HDB loans would require 10% down payment, which may be fully covered by your CPF savings. Banks would need 20%, 5% of which should be in cash as only 15% can be absorbed by the CPF. Regardless of which loan you choose, though, repayments may be made through the CPF.

How do they calculate the interest rate?

One of the biggest differences between HDB loan and bank loans is in the way they determine the interest rate. For a home buyer, you need to learn this as it’s the basis for the amount you pay on top of your principal loan.

The HDB loan is pegged at 0.1% above the CPF Ordinary Account (OA) rate. Do note that the CPF rate is reviewed quarterly, so the rate may still change, although it is quite consistent.

Banks can offer either a fixed or a variable rate, although the fixed rate is not perpetual: it’s fixed for only a few years, say, three to five years. Then the rate becomes variable.

Either way, banks have three possible bases for computing their interest rates: SIBOR Singapore Interbank Offered Rate (SIBOR), Swap-off Rate (SOR), and Internal Bank Rate (IBR). On top of that, the bank adds a spread, which is the bank’s charges. As an example, the SIBOR rate (we’ll use this since it’s the most preferred bank rate) may be 1.1% and the spread is 0.9%, which means the overall interest rate is 2%.

Banks express the interest as 0.5% + 3-month SIBOR, which means the rate is revised every three months.
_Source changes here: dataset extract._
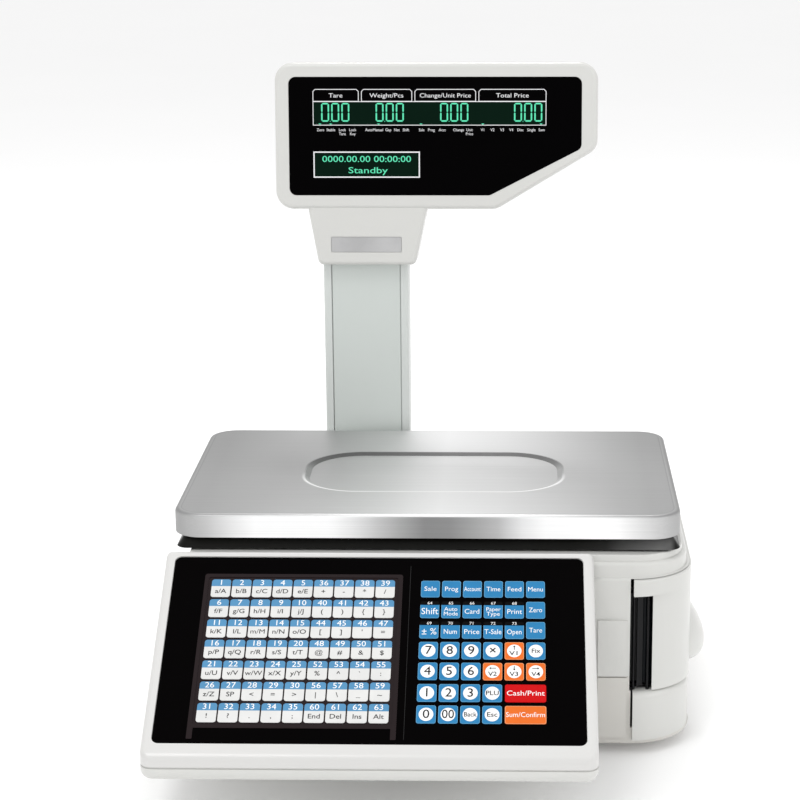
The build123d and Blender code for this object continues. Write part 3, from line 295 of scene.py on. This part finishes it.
def tint_along_x(mat, lo, hi, stops):
    """Adds a painted reflection to a moulded material: its colour is lightened by a slow ramp from side to side."""
    nt = mat.node_tree
    b = nt.nodes["Principled BSDF"]
    src = b.inputs["Base Color"].links[0].from_socket
    tc = nt.nodes.new("ShaderNodeTexCoord")
    sep = nt.nodes.new("ShaderNodeSeparateXYZ")
    nt.links.new(tc.outputs["Object"], sep.inputs["Vector"])
    mr = nt.nodes.new("ShaderNodeMapRange")
    mr.inputs["From Min"].default_value = lo
    mr.inputs["From Max"].default_value = hi
    nt.links.new(sep.outputs["X"], mr.inputs["Value"])
    mx = nt.nodes.new("ShaderNodeMix")
    mx.data_type = "RGBA"
    mx.blend_type = "ADD"
    mx.inputs["Factor"].default_value = 1.0
    nt.links.new(src, mx.inputs["A"])
    nt.links.new(ramp(nt, mr.outputs["Result"], stops), mx.inputs["B"])
    nt.links.new(mx.outputs["Result"], b.inputs["Base Color"])


# painted reflection: the right end of the black carrier is drawn lighter
tint_along_x(M["carrier"], 0.100, 0.180, [(0.0, 0.0), (0.30, 0.010), (0.42, 0.045), (0.80, 0.12), (0.90, 0.09), (0.95, 0.0), (1.0, 0.0)])

ASSIGN = {
    "upper_housing": "shell", "printer_door": "shell", "head_front_shell": "shell",
    "head_rear_shell": "shell", "console_top_shell": "console",
    "base_tray": "shell_low", "printer_corner_cover": "shell", "console_bottom_shell": "shell",
    "platter_carrier": "carrier", "printer_frame": "frame_black", "platen_pulley": "black",
    "motor_pulley": "steel", "label_spindle": "black", "liner_takeup": "black",
    "power_inlet": "black", "power_rocker": "black", "port_sockets": "black",
    "label_sensor": "black", "release_lever": "band_blue", "keypad_film": "film",
    "legend_frame": "legend_brown", "plu_keys": "white_key", "function_keys": "blue",
    "arrow_keys": "orange", "total_key": "red", "platter": "steel_top",
    "platen_shaft": "steel", "guide_bars": "gloss_black", "bearing_pins": "steel",
    "housing_screws": "steel", "board_screws": "steel", "machine_bolts": "steel",
    "platen_bushings": "steel", "port_plate": "steel", "chassis": "chassis",
    "pole_bracket": "chassis", "feed_motor": "chassis", "load_cell": "alu",
    "load_cell_spacers": "alu", "platter_spider": "alu", "print_head": "gloss_black", "pole": "pole",
    "pole_strip": "pole_strip", "platen_sleeve": "platen", "drive_belt": "rubber",
    "platter_buttons": "rubber", "levelling_foot_1": "rubber", "levelling_foot_2": "rubber",
    "levelling_foot_3": "rubber", "levelling_foot_4": "rubber", "main_board": "pcb",
    "keypad_board": "pcb", "display_boards": "pcb", "front_lens": "lens", "rear_lens": "lens",
    "neck_badge": "badge", "power_supply": "alu", "spirit_level_body": "black",
    "spirit_level_vial": "vial",
}
for name, o in N.items():
    mat = M[ASSIGN.get(name, "shell")]
    if not o.data.materials:
        o.data.materials.append(mat)
    for i in range(len(o.data.materials)):
        o.data.materials[i] = mat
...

Although banks can offer similar home loan packages, they can still differ on the interest rate alone. Thus, to make sure that you can make the right decision about that, speak to a mortgage broker.  

Over the last few years, homeowners with bank loans have been enjoying lower interest rates, but that’s due to quantitative easing (QE), which somehow repressed the bank’s interest rates. But now that it’s over, the rates may significantly change.

Hopefully, with this article, you can make a much better choice whether to get an HDB loan or a bank loan.